- Date posted
- 4w
Getting married because of sexual desire?
THIS IS A RELIGIOUS TOPIC! If you're not religious but you still value sex after marriage then you can comment too. I'm not in a relationship right now, but this topic is bothering me. I want to wait until marriage, but I think i would be really weak in the relationship, cause even now I struggle with lust and sexual desire. Which is normal but I know if its hard right now, It will be harder with another person. I had different believes before, I didnt believe in getting married quickly, but someone changed my mind. I heard that wainting can worsen the relationship and even the Bible says that its better to marry than to burn with lust,.I think this might be interpreted differently. So I started believing in this until I heard stories of young people getting married and then fail and get divorced, or just struggling in the marriage, and ofcourse there are good exemples too, but Im still hesitating on this. I also heard someone express their opinion and said that you shouldnt get married before 3 years in a relationship, cause you even have good friends but after 3 years the friendship just goes away or something goes wrong. And this just made me questioning more. Ofcourse who doesnt value sex after marriage, it will be easy for them, but its hard for me. But I will be honest, I don't want to get married just because i cant control my sexual desire... This sounds really bad, getting married cause I want to have sex... I see alot of people telling me that they waited years and still waited until marriage, but im afraid I wont be able. But still I dont want to get married cause of that. 6 months and a year is too little time to know the other person.
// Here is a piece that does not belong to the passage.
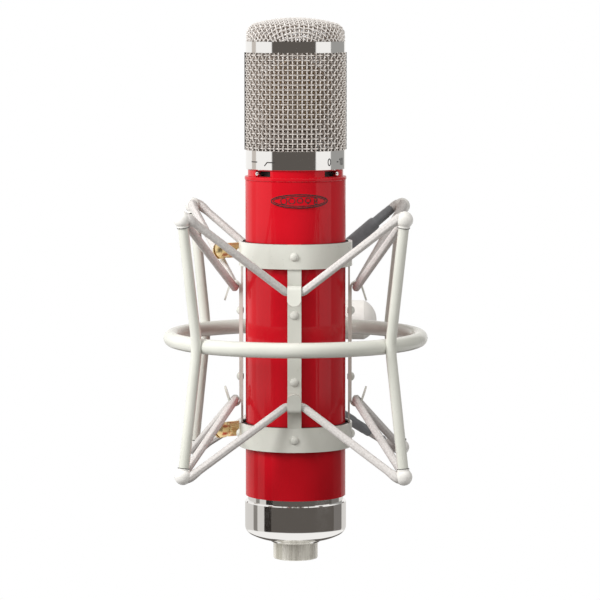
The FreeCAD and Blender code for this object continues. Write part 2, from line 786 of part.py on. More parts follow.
def make_head():
    """Base ring with its deck, mesh cylinder and liner mesh, ribs, top ring and mesh dome."""
    base = revolved("base_ring_body", [
        ("3", "neck_head"),
        ("ring_outer - 0.25", "neck_head"),
        ("ring_outer", "neck_head + 0.25"),
        ("ring_outer", "mesh_foot - 0.2"),
        ("ring_outer - 0.2", "mesh_foot"),
        ("inner_mesh_outer - 0.4", "mesh_foot"),
        ("inner_mesh_outer - 0.4", "neck_head + 2.3"),
        ("3", "neck_head + 2.3"),
    ])
    piece("base_ring", seated(base, MICROPHONE))
    side = tube("side_mesh_body", "mesh_bore", "mesh_outer", "mesh_foot", "mesh_head")
    gaps, ribs = [], []
    for azimuth in (0, 180):
        place = MICROPHONE * turned(azimuth) * shifted(x="mesh_outer", z="mesh_foot")
        gaps.append(box("rib_gap", place, "6", "rib_width + 0.1", "mesh_head - mesh_foot"))
        rib = document.addObject("Part::Common", "rib")
        rib.Base = box("rib_blank", place, "6", "rib_width", "mesh_head - mesh_foot")
        curve = tube("rib_curve", "inner_mesh_outer + 0.05", "mesh_outer", "mesh_foot", "mesh_head")
        rib.Tool = seated(curve, MICROPHONE)
        ribs.append(rib)
    piece("side_mesh", cut("side_mesh_halves", seated(side, MICROPHONE), *gaps))
    piece("basket_ribs", group("rib_pair", *ribs))
    inner = tube("inner_mesh_body", "inner_mesh_outer - 0.4", "inner_mesh_outer", "mesh_foot", "mesh_head")
    piece("inner_mesh", seated(inner, MICROPHONE))
    top = tube("top_ring_body", "inner_mesh_outer - 0.4", "ring_outer", "mesh_head", "dome_foot")
    piece("top_ring", seated(top, MICROPHONE))

    outer_bend = "dome_shoulder"
    inner_bend = "dome_shoulder - dome_gauge"
    bend_out = "dome_outer - dome_shoulder"
    crown = f"(({bend_out} + dome_shoulder * cos(dome_angle)) / cos(dome_angle))"
    bend_up = f"dome_head - {crown} * (1 - sin(dome_angle)) - dome_shoulder * sin(dome_angle)"
    dome = revolved("dome_body", [
        ("dome_outer - dome_gauge", "dome_foot"),
        ("dome_outer", "dome_foot"),
        ("dome_outer", bend_up, outer_bend, 1),
        (
            f"{bend_out} + dome_shoulder * cos(dome_angle)",
            f"{bend_up} + dome_shoulder * sin(dome_angle)",
            crown, 1,
        ),
        ("0", "dome_head"),
        ("0", "dome_head - dome_gauge", f"{crown} - dome_gauge", -1),
        (
            f"{bend_out} + ({inner_bend}) * cos(dome_angle)",
            f"{bend_up} + ({inner_bend}) * sin(dome_angle)",
            inner_bend, -1,
        ),
        ("dome_outer - dome_gauge", bend_up),
    ])
    piece("dome_mesh", seated(dome, MICROPHONE))


def make_capsule():
    """Two-sided capsule on its saddle; its axis points to the front of the microphone."""
    forward = MICROPHONE * shifted(z="capsule_height") * turned(90, X_AXIS)
    drum = revolved("capsule_drum", [
        ("0", "-capsule_depth / 2"),
        ("capsule_radius - 0.5", "-capsule_depth / 2"),
        ("capsule_radius", "0.5 - capsule_depth / 2"),
        ("capsule_radius", "capsule_depth / 2 - 0.5"),
        ("capsule_radius - 0.5", "capsule_depth / 2"),
        ("0", "capsule_depth / 2"),
    ])
    piece("capsule_body", seated(drum, forward))
    discs = []
    for name, way in (("front", forward), ("rear", forward * turned(180, X_AXIS))):
        disc = revolved(f"{name}_disc", [
            ("0", "capsule_depth / 2"),
            ("diaphragm_radius", "capsule_depth / 2"),
            ("diaphragm_radius", "capsule_depth / 2 + 0.3"),
            ("1.5", "capsule_depth / 2 + 0.3"),
            ("1.5", "capsule_depth / 2 + 1"),
            ("0", "capsule_depth / 2 + 1"),
        ])
        discs.append(seated(disc, way))
    piece("diaphragms", group("disc_pair", *discs))
    foot = MICROPHONE * shifted(z="neck_head + 2.3")
    block = box("saddle_block", foot, "16", "capsule_depth", "18")
    place = MICROPHONE * shifted(y="-10", z="capsule_height") * turned(-90, X_AXIS)
    seat = rod("saddle_seat", place, "capsule_radius", "20")
    piece("capsule_saddle", cut("saddle_cut", block, seat))


# ---------------------------------------------------------------- microphone body

def make_body_sleeve():
    """Lacquered tube with a bead and a narrower slotted neck, and the oval badge on its front."""
    shell = revolved("sleeve_shell", [
        ("tube_bore", "tube_foot"),
        ("tube_radius", "tube_foot"),
        ("tube_radius", "bead_foot - 0.15"),
        ("tube_radius - 0.15", "bead_foot"),
        ("tube_radius + 0.05", "bead_foot + 0.1"),
        ("bead_radius", "bead_foot + 0.45"),
        ("bead_radius", "neck_foot - 0.5", "0.5", 1),
        ("bead_radius - 0.5", "neck_foot"),
        ("neck_radius", "neck_foot + 0.1"),
        ("neck_radius", "neck_head"),
        ("neck_bore", "neck_head"),
        ("neck_bore", "bead_foot"),
        ("tube_bore", "bead_foot - 1.5"),
    ])
    seated(shell, MICROPHONE)
    slots = []
    for angle in ("low_cut_angle", "pad_angle"):
        place = MICROPHONE * turned(number(angle)) * FRONT * shifted(x="neck_radius - 1", z="slot_centre - slot_rise")
        slots.append(box("switch_slot", place, "6", "2 * slot_reach", "2 * slot_rise"))
    piece("body_sleeve", cut("sleeve_slotted", shell, *slots))

    edge = Part.Ellipse(Vector(), number("badge_length / 2"), number("badge_width / 2")).toShape()
    plate = solid("badge_plate", Part.Face(Part.Wire(edge)).extrude(Vector(0, 0, number("tube_radius + 2"))))
    plate.Placement = MICROPHONE * shifted(z="badge_height") * turned(90, X_AXIS)
    foot = MICROPHONE * shifted(z="badge_height - badge_width")
    skin = rod("badge_skin", foot, "tube_radius + badge_gauge", "2 * badge_width")
    core = rod("badge_core", foot, "tube_radius", "2 * badge_width")
    bent = document.addObject("Part::Common", "badge_bent")
    bent.Base = plate
    bent.Tool = cut("badge_shell", skin, core)
    piece("badge", bent)


def make_switch(name, angle, rest):
    """A slide switch behind its slot; the knob stands at one end of its travel."""
    place = MICROPHONE * turned(number(angle)) * FRONT
    case = box(f"{name}_case", place * shifted(x="switch_face - 3", z="slot_centre - 4.5"), "6", "10", "5.9")
    piece(f"{name}_switch", case)
    knob = revolved(f"{name}_pin", [
        ("0", "switch_face + running_fit"),
        ("switch_knob", "switch_face + running_fit"),
        ("switch_knob", "tube_radius - 0.6", "switch_knob", 1),
        ("0", "tube_radius + switch_knob - 0.6"),
    ])
    outward = place * shifted(y=f"{rest} * switch_travel", z="slot_centre") * turned(90, Y_AXIS)
    piece(f"{name}_knob", seated(knob, outward))


def make_electronics():
    """Two rails that tie deck and foot together, and what they carry."""
    rails = []
    for azimuth in (0, 180):
        place = MICROPHONE * turned(azimuth) * shifted(x="16", z="tube_foot + 3.6")
        rails.append(box("rail", place, "1.6", "5", "neck_head - tube_foot - 3.6"))
    piece("chassis_rails", group("rail_pair", *rails))
    piece("circuit_board", box("board", MICROPHONE * shifted(y="4.8", z="-52"), "30", "1.6", "104"))

    valve = revolved("valve_glass", [
        ("0", "0"),
        ("9", "0"),
        ("9.8", "1"),
        ("9.8", "38", "9.8", 1),
        ("4", "46.95"),
        ("1.5", "49"),
        ("0", "49"),
    ])
    piece("valve", seated(valve, MICROPHONE * shifted(y="-7.2", z="4")))
    socket = tube("socket_ring", "3", "10.4", "-4", "4")
    piece("valve_socket", seated(socket, MICROPHONE * shifted(y="-7.2")))

    place = MICROPHONE * shifted(y="-6.5", z="-50")
    core = box("transformer_core", place, "24", "14", "20")
    windings = rod("transformer_coil", place * shifted(z="-2"), "6", "24")
    piece("output_transformer", fuse("transformer", core, windings))

    cans = []
    for x, z, radius, height in (("-7", "-45", "5", "22"), ("6", "-48", "6", "28"), ("-4", "0", "4", "16"),
                                 ("8", "10", "4.5", "20"), ("-8", "28", "4", "14")):
        cans.append(rod("can", MICROPHONE * shifted(x, f"5.6 + {radius}", z), radius, height))
    piece("capacitors", group("can_set", *cans))


def make_foot():
    """Spacer ring, dished cup, and the multi-pin connector with its insert and pins."""
    spacer = revolved("spacer_body", [
        ("10", "cup_head"),
        ("spacer_radius", "cup_head"),
        ("spacer_radius", "tube_foot"),
        ("tube_bore", "tube_foot"),
        ("tube_bore", "tube_foot + 3.6"),
        ("10", "tube_foot + 3.6"),
    ])
    piece("base_spacer", seated(spacer, MICROPHONE))
    cup = revolved("cup_body", [
        ("cup_radius - 0.4", "cup_head"),
        ("cup_radius", "cup_head - 0.4"),
        ("cup_radius", "cup_edge", "4", -1),
        ("cup_radius - 4 + 4 * cos(60)", "cup_edge - 4 * sin(60)", "20", -1),
        ("shell_radius + 2.45", "cup_foot"),
        ("shell_radius + 1", "cup_foot - 1.1"),
        ("shell_radius", "cup_foot - 1.1"),
        ("shell_radius", "cup_edge - 2"),
        ("shell_radius + 3", "cup_edge - 2"),
        ("cup_radius - 5", "cup_edge - 1"),
        ("cup_radius - 1.6", "cup_edge + 2"),
        ("cup_radius - 1.6", "cup_head"),
    ])
    piece("base_cup", seated(cup, MICROPHONE))
    shell = revolved("shell_body", [
        ("shell_bore", "shell_foot"),
        ("shell_radius - 0.3", "shell_foot"),
        ("shell_radius", "shell_foot + 0.4"),
        ("shell_radius", "cup_edge - 2"),
        ("shell_radius + 2", "cup_edge - 1.9"),
        ("shell_radius + 2", "cup_edge"),
        ("shell_bore", "cup_edge"),
    ])
    piece("connector_shell", seated(shell, MICROPHONE))
    pins, holes = [], []
    for index in range(7):
        spread = "0" if index == 6 else "5.2"
        place = MICROPHONE * turned(60 * index + 30) * shifted(x=spread, z="pin_foot")
        pins.append(rod("pin", place, "1", "-pin_foot - 78"))
        holes.append(rod("pin_hole", place, "1", "-pin_foot - 78"))
    disc = rod("insert_disc", MICROPHONE * shifted(z="insert_foot"), "shell_bore", "4")
    piece("connector_insert", cut("insert_drilled", disc, *holes))
    piece("connector_pins", group("pin_set", *pins))


# ---------------------------------------------------------------- build, check and write

def build():
    make_stand_adapter()
    make_frame()
    make_tilt_joint()
    make_elastics()
    make_band("upper_band", "band_station")
    make_band("lower_band", "-band_station")
    for side, azimuth in SIDES.items():
        make_strap(f"strap_{side}", azimuth)
        make_hook_strip(f"hook_strip_{side}", azimuth)
    make_rivets()
    make_liners()
    make_clamps()
    make_head()
    make_capsule()
    make_body_sleeve()
    make_switch("low_cut", "low_cut_angle", "-1")
    make_switch("pad", "pad_angle", "1")
    make_electronics()
    make_foot()
    document.recompute()


def check():
    """Stop if any feature failed, or any sub-part is empty or not valid."""
    faults = [item.Name for item in document.Objects if {"Invalid", "Error"} & set(item.State)]
    for item in finished:
        if item.Shape.isNull() or not item.Shape.isValid() or not item.Shape.Solids:
            faults.append(item.Label)
    if faults:
        raise RuntimeError(f"failed: {faults}")


def write():
    os.makedirs("parts", exist_ok=True)
    for item in finished:
        item.Shape.exportStep(f"parts/{item.Label}.step")
    print(f"{len(finished)} sub-parts")


build()
check()
write()
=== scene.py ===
import math

import bpy
import numpy as np
from mathutils import Matrix, Vector


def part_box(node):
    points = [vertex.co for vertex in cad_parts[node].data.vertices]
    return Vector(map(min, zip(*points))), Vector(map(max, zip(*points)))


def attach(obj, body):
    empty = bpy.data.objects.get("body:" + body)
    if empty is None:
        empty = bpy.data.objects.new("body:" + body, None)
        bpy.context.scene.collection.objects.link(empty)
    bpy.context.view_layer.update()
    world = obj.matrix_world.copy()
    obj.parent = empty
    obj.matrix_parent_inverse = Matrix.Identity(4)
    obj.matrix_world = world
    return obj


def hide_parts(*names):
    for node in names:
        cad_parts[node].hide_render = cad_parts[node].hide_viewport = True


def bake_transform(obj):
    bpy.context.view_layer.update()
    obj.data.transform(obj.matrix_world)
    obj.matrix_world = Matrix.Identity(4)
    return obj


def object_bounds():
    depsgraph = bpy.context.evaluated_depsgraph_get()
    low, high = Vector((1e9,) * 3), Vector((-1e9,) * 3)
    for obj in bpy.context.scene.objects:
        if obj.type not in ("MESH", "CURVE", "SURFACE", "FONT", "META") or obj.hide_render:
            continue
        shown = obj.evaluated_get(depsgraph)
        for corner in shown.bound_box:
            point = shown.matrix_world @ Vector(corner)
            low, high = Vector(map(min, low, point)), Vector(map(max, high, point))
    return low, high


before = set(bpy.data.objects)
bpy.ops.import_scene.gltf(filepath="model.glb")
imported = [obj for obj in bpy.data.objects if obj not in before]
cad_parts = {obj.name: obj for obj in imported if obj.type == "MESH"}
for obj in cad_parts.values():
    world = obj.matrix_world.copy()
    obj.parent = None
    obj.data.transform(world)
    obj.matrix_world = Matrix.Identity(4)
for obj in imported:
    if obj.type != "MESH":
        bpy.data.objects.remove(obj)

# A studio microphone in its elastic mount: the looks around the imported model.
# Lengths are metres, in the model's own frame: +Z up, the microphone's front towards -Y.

CAD_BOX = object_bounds()
MM = 0.001


def middle(node):
    low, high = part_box(node)
    return (low + high) / 2


AXIS = middle("support_ring")
CRADLE = (middle("upper_band") + middle("lower_band")) / 2
MIC_TURN = math.radians(6)
MIC_FRAME = Matrix.Translation(AXIS) @ Matrix.Rotation(MIC_TURN, 4, "Z")


# ---------------------------------------------------------------- mesh making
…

And I know others tell me no, you can get to know the other person even in 3 months, but maybe in 1 year everything is just beatiful and you dont know how yall are behaving when things are bad and there are challenges. I dont think you should know that when you are in marriage already... I wrote this cause i still have this duality in me, cause I dont know what would I do with the sexual desire, I need people who i can talk too, so If someone can share their story if they waited for years and how they did it, I would appreciate it.